This project has retired. For details please refer to its Attic page.
Spark Streaming Google Pub-Sub

Spark Streaming PubNub Connector

Library for reading data from real-time messaging infrastructure PubNub using Spark Streaming.

Linking

Using SBT:

libraryDependencies += "org.apache.bahir" %% "spark-streaming-pubnub" % "2.4.0"

Using Maven:

<dependency>
    <groupId>org.apache.bahir</groupId>
    <artifactId>spark-streaming-pubnub_2.11</artifactId>
    <version>2.4.0</version>
</dependency>

This library can also be added to Spark jobs launched through spark-shell or spark-submit by using the --packages command line option. For example, to include it when starting the spark shell:

$ bin/spark-shell --packages org.apache.bahir:spark-streaming-pubnub_2.11:2.4.0

Unlike using --jars, using --packages ensures that this library and its dependencies will be added to the classpath. The --packages argument can also be used with bin/spark-submit.

Examples

Connector leverages official Java client for PubNub cloud infrastructure. You can import the PubNubUtils class and create input stream by calling PubNubUtils.createStream() as shown below. Security and performance related features shall be setup inside standard PNConfiguration object. We advise to configure reconnection policy so that temporary network outages do not interrupt processing job. Users may subscribe to multiple channels and channel groups, as well as specify time token to start receiving messages since given point in time.

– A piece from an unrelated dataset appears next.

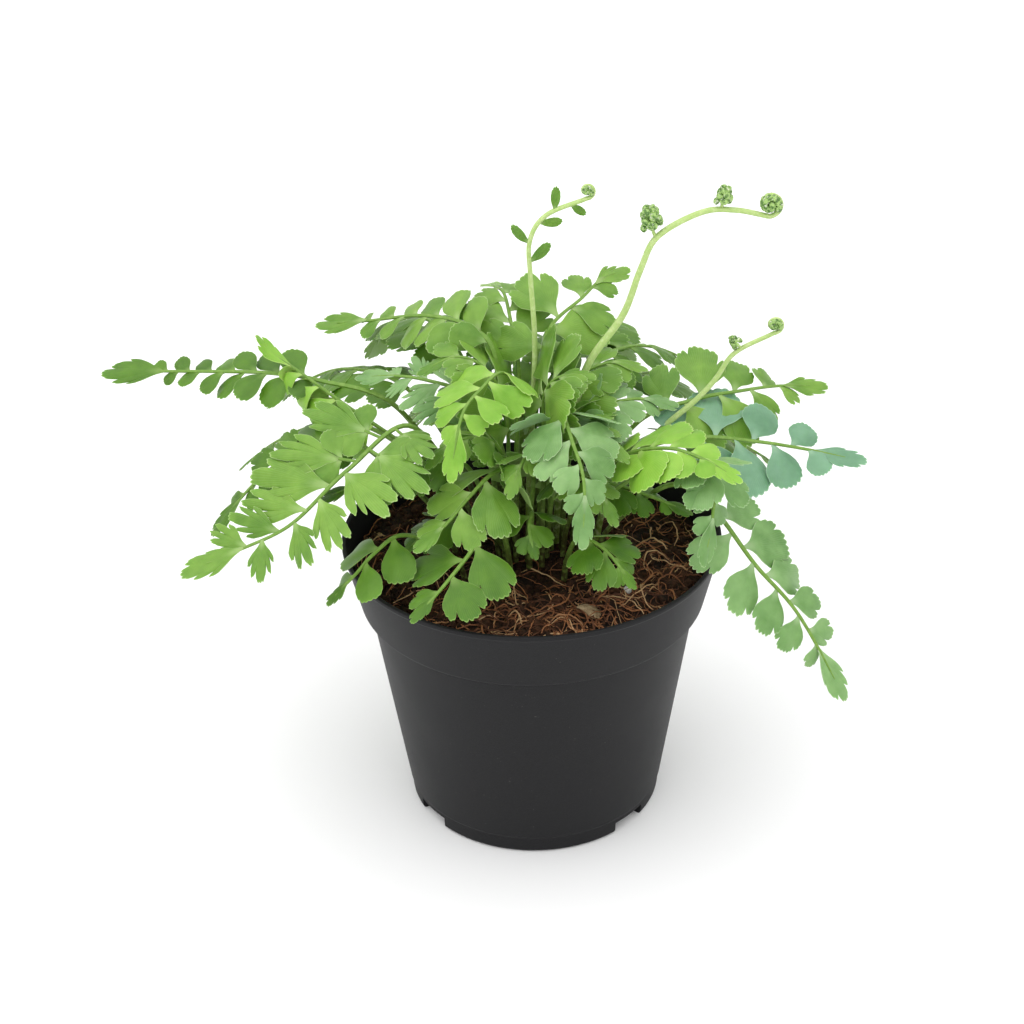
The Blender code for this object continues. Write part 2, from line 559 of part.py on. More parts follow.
class Frond:
    """One frond's stalk, the places of its pinnae, and how far each pinna has grown."""

    def __init__(self, row):
        self.spec = dict(zip(FROND_KEYS, row))
        self.line = stalk_line(self.spec)
        self.count = 2 * self.spec["pairs"]
        bare = self.spec["bare"]
        self.stations = [0.0, 0.33 * bare, 0.66 * bare]
        self.stations += list(np.linspace(bare, TERMINAL_START, self.count + 1))
        self.stations += list(TERMINAL_STATIONS)
        picks = np.round(np.asarray(self.stations) * (len(self.line) - 1)).astype(int)
        self.centre = self.line[picks]
        self.tangent, self.across, self.normal = (v[picks] for v in frames(self.line, self.spec["roll"]))
        self.grown = [0.0] * self.count

    def strip(self):
        """The stalk's corner points, widening into the terminal lobe at its end."""
        lobe = TERMINAL_LOBE * self.spec["span"]
        widths = [STALK_HALF_WIDTH * (1.0 - STALK_TAPER * s) for s in self.stations]
        depths = [STALK_HALF_DEPTH * (1.0 - STALK_TAPER * s) for s in self.stations]
        widths[-3:] = [lobe, 0.7 * lobe, TIP_HALF_WIDTH]
        depths[-3:] = [BLADE_HALF_DEPTH] * 3
        points = []
        for c, b, n, w, d in zip(self.centre, self.across, self.normal, widths, depths):
            points += [c + b * w + n * d, c - b * w + n * d, c - b * w - n * d, c + b * w - n * d]
        return points

    def pinna(self, k, size, points, depth):
        """The rings of point pairs of pinna k, from one side of its foot to the other."""
        i = k + 3
        sign = 1.0 if k % 2 == 0 else -1.0
        place = k / (self.count - 1.0)
        a, z = 4 * i, 4 * i + 4
        feet = ((a, a + 3), (z, z + 3)) if sign > 0.0 else ((a + 1, a + 2), (z + 1, z + 2))
        root = sum(points[p] for pair in feet for p in pair) / 4.0
        angle = math.radians(BASE_ANGLE + (TIP_ANGLE - BASE_ANGLE) * place)
        lift = math.radians(self.spec["fold"])
        outward = self.across[i] * sign * math.cos(lift) + self.normal[i] * math.sin(lift)
        up = self.normal[i] * math.cos(lift) - self.across[i] * sign * math.sin(lift)
        along = self.tangent[i] * math.cos(angle) + outward * math.sin(angle)
        wide = outward * math.cos(angle) - self.tangent[i] * math.sin(angle)
        length = size * pinna_share(place) * self.spec["span"]
        room = 2.0 * np.linalg.norm(self.centre[i + 1] - self.centre[i]) * math.sin(angle)
        breadth = min(1.0, PINNA_ROOM * room / (PINNA_BREADTH * length))
        rings = []
        for x, y in PINNA_OUTLINE[::-1]:
            middle = root + (along * x + wide * y * breadth) * length
            rings.append((middle + up * depth, middle - up * depth))
        return feet, rings

    def grown_so_far(self, k, points):
        """The bare stalk, and the pinnae before pinna k, as separate shapes."""
        faces = []
        for i in range(len(self.stations) - 1):
            a, z = 4 * i, 4 * i + 4
            faces += [(a + j, z + j, z + (j + 1) % 4, a + (j + 1) % 4) for j in range(4)]
        shapes = [(points, faces)]
        shapes += [self.plate(j, self.grown[j], points, 0.0) for j in range(k) if self.grown[j]]
        return shapes

    def plate(self, k, size, points, margin=GAP):
        """Pinna k past its foot, as a plate with a margin round it, for testing its room."""
        feet, rings = self.pinna(k, size, points, BLADE_HALF_DEPTH + margin)
        middle = sum(top + under for top, under in rings) / (2.0 * len(rings))
        foot = sum(points[p] for pair in feet for p in pair) / 4.0
        waist = foot + WAIST * (middle - foot)
        up = 0.5 * (rings[0][0] - rings[0][1])
        loop = [(waist + up, waist - up)]
        grow = 1.0 + margin / (0.5 * size * self.spec["span"])
        loop += [(middle + grow * (top - middle), middle + grow * (under - middle)) for top, under in rings]
        n = len(loop)
        corners = [top for top, _ in loop] + [under for _, under in loop]
        faces = [tuple(range(n)), tuple(range(2 * n - 1, n - 1, -1))]
        faces += [(j, (j + 1) % n, (j + 1) % n + n, j + n) for j in range(n)]
        return corners, faces

    def body(self):
        """Points and faces of the whole frond as one closed body."""
        points = self.strip()
        faces = [(0, 1, 2, 3)]
        last = 4 * len(self.stations) - 4
        faces.append((last + 3, last + 2, last + 1, last))
        for i in range(len(self.stations) - 1):
            a, z = 4 * i, 4 * i + 4
            k = i - 3
            size = self.grown[k] if 0 <= k < self.count else 0.0
            left = size > 0.0 and k % 2 == 0
            right = size > 0.0 and k % 2 == 1
            faces.append((a, z, z + 1, a + 1))
            faces.append((a + 2, z + 2, z + 3, a + 3))
            if not right:
                faces.append((a + 1, z + 1, z + 2, a + 2))
            if not left:
                faces.append((a + 3, z + 3, z, a))
            if left or right:
                feet, rings = self.pinna(k, size, points, BLADE_HALF_DEPTH)
                loop = [feet[0]]
                for top, under in rings:
                    loop.append((len(points), len(points) + 1))
                    points += [top, under]
                loop.append(feet[1])
                tip = len(loop) // 2
                for j in range(len(loop) - 1):
                    if tip not in (j, j + 1):
                        faces.append((loop[j][0], loop[j + 1][0], loop[tip][0]))
                        faces.append((loop[j + 1][1], loop[j][1], loop[tip][1]))
                faces.append((loop[-1][0], loop[0][0], loop[tip][0]))
                faces.append((loop[0][1], loop[-1][1], loop[tip][1]))
                for (p, q), (r, s) in zip(loop, loop[1:]):
                    faces.append((p, q, s, r))
        return points, faces


def tree_of(shapes):
    """One search tree over the faces of several shapes."""
    points, faces = [], []
    for shape_points, shape_faces in shapes:
        shift = len(points)
        points += [tuple(float(v) for v in p) for p in shape_points]
        faces += [tuple(v + shift for v in face) for face in shape_faces]
    return BVHTree.FromPolygons(points, faces)


def grow_fronds(fixed):
    """Grows each pinna to the largest size that leaves its neighbours room."""
    fronds = [Frond(row) for row in FRONDS]
    bodies = {f.spec["name"]: f.body() for f in fronds}
    for f in fronds:
        name = f.spec["name"]
        others = tree_of(fixed + [b for key, b in bodies.items() if key != name])
        points = f.strip()
        for k in range(f.count):
            own = tree_of(f.grown_so_far(k, points))
            for size in PINNA_SIZES:
                pinna = tree_of([f.plate(k, size, points)])
                if not pinna.overlap(others) and not pinna.overlap(own):
                    f.grown[k] = size
                    break
        bodies[name] = f.body()
    return fronds


def shape_of(thing):
    """An object's own points in millimetres and its faces."""
    points = [tuple(v.co / MM) for v in thing.data.vertices]
    return points, [tuple(face.vertices) for face in thing.data.polygons]


def curl_line(start, radius, turns):
    """A flat spiral that rises from its start, turns back over the stalk and tightens."""
    points = []
    for k in range(1, CURL_STEPS + 1):
        share = k / CURL_STEPS
        a = -0.5 * math.pi + 2.0 * math.pi * turns * share
        r = radius * (1.0 - CURL_TIGHTENING * share)
        points.append((start[0] + r * math.cos(a), start[1], start[2] + radius + r * math.sin(a)))
    return points


def make_crozier(row):
    """A young frond: an upright stalk with a coiled tip and a few round buds."""
    spec = dict(zip(CROZIER_KEYS, row))
    stem = stalk_line(spec, STEM_STEPS + 1)
    line = np.vstack([stem, curl_line(stem[-1], spec["curl"], spec["turns"])])
    tangent = np.gradient(line, axis=0)
    tangent /= np.linalg.norm(tangent, axis=1)[:, None]
    flat = np.array([0.0, 1.0, 0.0])
    across = flat - (tangent @ flat)[:, None] * tangent
    across /= np.linalg.norm(across, axis=1)[:, None]
    normal = np.cross(tangent, across)
    points, faces = [], []
    for i, (c, b, n) in enumerate(zip(line, across, normal)):
        share = min(1.0, i / STEM_STEPS)
        r = spec["foot"] + (spec["neck"] - spec["foot"]) * share
        for k in range(CROZIER_SIDES):
            a = 2.0 * math.pi * k / CROZIER_SIDES
            points.append(c + (b * math.cos(a) + n * math.sin(a)) * r)
    for i in range(len(line) - 1):
        for k in range(CROZIER_SIDES):
            n = (k + 1) % CROZIER_SIDES
            p, q = CROZIER_SIDES * i, CROZIER_SIDES * (i + 1)
            faces.append((p + k, p + n, q + n, q + k))
    faces.append(tuple(range(CROZIER_SIDES)))
    last = CROZIER_SIDES * (len(line) - 1)
    faces.append(tuple(range(last + CROZIER_SIDES - 1, last - 1, -1)))
    crozier = add_object(spec["name"], points, faces, material(spec["name"], YOUNG_GREEN, 0.5))
    for share, dx, dz, radius in spec["buds"]:
        x, y, z = resample(stem, [share])[0]
        join(crozier, make_bud(spec["name"] + "_bud", (x + dx, y, z + dz), (x, y, z), radius))
    return crozier


def make_bud(name, place, foot, radius):
    """A rounded bud, drawn out towards its foot on the stalk."""
    bm = bmesh.new()
    bmesh.ops.create_icosphere(bm, subdivisions=2, radius=radius)
    centre = np.array(place)
    down = np.array(foot) - centre
    reach = np.linalg.norm(down)
    down /= reach
    points = []
    for v in bm.verts:
        p = np.array(v.co)
        p[1] *= BUD_SQUASH
        facing = max(0.0, float(p @ down) / radius)
        pulled = p * (1.0 - BUD_DRAW * facing) + down * reach * facing**3
        points.append(centre + pulled)
    faces = [tuple(v.index for v in face.verts) for face in bm.faces]
    bm.free()
    return add_object(name, points, faces, material(name, YOUNG_GREEN, 0.6))


def main():
    clear_scene()
    make_pot()
    soil = make_soil()
    make_rhizome()
    make_grain()
    make_flake()
    fixed = [shape_of(make_crozier(row)) for row in CROZIERS]
    fixed += [shape_of(bpy.data.objects["pot"]), shape_of(soil)]
    for frond in grow_fronds(fixed):
        name = frond.spec["name"]
        points, faces = frond.body()
        add_object(name, points, faces, material(name, GREEN, 0.5))


main()
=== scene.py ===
"""The looks of the potted fern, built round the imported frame.

Lengths in the tables are millimetres and angles degrees, as in the part's own source; meshes are
made in metres. Every stalk follows the route of the plain solid that it replaces.
"""
import math

import bmesh
import bpy
import numpy as np
from mathutils import Matrix, Vector


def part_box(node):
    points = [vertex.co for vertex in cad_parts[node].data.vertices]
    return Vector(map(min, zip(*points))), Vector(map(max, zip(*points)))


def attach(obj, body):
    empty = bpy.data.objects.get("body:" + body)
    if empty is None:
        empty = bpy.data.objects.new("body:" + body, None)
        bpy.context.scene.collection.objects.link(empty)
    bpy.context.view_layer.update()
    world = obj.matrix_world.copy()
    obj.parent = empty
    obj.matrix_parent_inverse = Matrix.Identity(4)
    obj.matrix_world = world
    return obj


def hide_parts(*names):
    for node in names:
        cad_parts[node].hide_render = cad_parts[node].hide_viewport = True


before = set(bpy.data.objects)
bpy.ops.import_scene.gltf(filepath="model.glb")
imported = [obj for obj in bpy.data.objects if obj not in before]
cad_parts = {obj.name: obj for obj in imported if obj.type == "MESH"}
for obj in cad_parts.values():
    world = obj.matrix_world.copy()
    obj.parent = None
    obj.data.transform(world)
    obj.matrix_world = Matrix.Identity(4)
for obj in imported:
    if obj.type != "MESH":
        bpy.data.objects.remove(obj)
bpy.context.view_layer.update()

MM = 0.001

# Camera
CAMERA_TARGET = (-6.0, 0.0, 103.4)
CAMERA_DISTANCE = 650.0
CAMERA_ELEVATION = 30.55
CAMERA_ROLL = -1.25
CAMERA_LENS = 72.63

# Light and floor
WORLD_LOW = 0.50
WORLD_HIGH = 1.40
KEY_STRENGTH = 1.0
KEY_ANGLE = 110.0
FLOOR_SIZE = 8000.0

# Pot, as in the part's source
RIM_RADIUS = 60.0
POT_HEIGHT = 96.0
LIP_HEIGHT = 1.4
LIP_STEP = 0.4
BAND_HEIGHT = 21.0
BAND_FOOT_RADIUS = 55.2
BODY_TOP_RADIUS = 52.4
BODY_FOOT_RADIUS = 41.9
FOOT_HEIGHT = 6.0
FOOT_RADIUS = 41.0
WALL = 1.3
FOOT_RING_WIDTH = 3.4
FLOOR_THICKNESS = 1.3
FLOOR_RAISE = 5.2
PAD_RADIUS = 24.0
POT_SIDES = 192
NOTCH_AZIMUTHS = (47.0, 137.0, 214.0, 317.0)
NOTCH_WIDTH = 13.0
NOTCH_HEIGHT = 4.4
DRAIN_COUNT = 6
DRAIN_RADIUS = 3.0
DRAIN_CIRCLE = 31.0
DRAIN_START = 26.0

# Soil
SOIL_EDGE = 87.0
SOIL_DOME = 3.0
SOIL_ROUGHNESS = 0.8
SOIL_GAP = 0.35
SOIL_RINGS = 90
SOIL_SIDES = 220
ROOT_CLEARANCE = 1.1
CRUMB_COUNT = 1500
FIBRE_COUNT = 620
SCALE_COUNT = 160

# Stalks and leaflets
STALK_SIDES = 10
STALK_RADIUS = 1.0
STALK_TAPER = 0.62
LINE_STEPS = 241
KNEE_ALONG = 0.22
KNEE_RISE = 0.42
LEAF_THICKNESS = 0.24
FOOT_HALF_WIDTH = 0.36
RINGS = (0.0, 0.08, 0.18, 0.30, 0.43, 0.56, 0.68, 0.79, 0.88, 0.95, 1.0)
TOOTH_STEPS = 5
TERMINAL_START = 0.86
TERMINAL_OVERLAP = 0.01
SPLIT_PLACE = 0.3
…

For complete code examples, please review examples directory.

Scala API

import com.pubnub.api.PNConfiguration
import com.pubnub.api.enums.PNReconnectionPolicy

import org.apache.spark.streaming.pubnub.{PubNubUtils, SparkPubNubMessage}

val config = new PNConfiguration
config.setSubscribeKey(subscribeKey)
config.setSecure(true)
config.setReconnectionPolicy(PNReconnectionPolicy.LINEAR)
val channel = "my-channel"

val pubNubStream: ReceiverInputDStream[SparkPubNubMessage] = PubNubUtils.createStream(
  ssc, config, Seq(channel), Seq(), None, StorageLevel.MEMORY_AND_DISK_SER_2
)

Java API

import com.pubnub.api.PNConfiguration
import com.pubnub.api.enums.PNReconnectionPolicy

import org.apache.spark.streaming.pubnub.PubNubUtils
import org.apache.spark.streaming.pubnub.SparkPubNubMessage

PNConfiguration config = new PNConfiguration()
config.setSubscribeKey(subscribeKey)
config.setSecure(true)
config.setReconnectionPolicy(PNReconnectionPolicy.LINEAR)
Set<String> channels = new HashSet<String>() ;

ReceiverInputDStream<SparkPubNubMessage> pubNubStream = PubNubUtils.createStream(
  ssc, config, channels, Collections.EMPTY_SET, null,
  StorageLevel.MEMORY_AND_DISK_SER_2()
)

Unit Test

Unit tests take advantage of publicly available demo subscription and publish key, which have limited request rate. Anyone playing with PubNub demo credentials may interrupt the tests, therefore execution of integration tests has to be explicitly enabled by setting environment variable ENABLE_PUBNUB_TESTS to 1.

cd streaming-pubnub
ENABLE_PUBNUB_TESTS=1 mvn clean test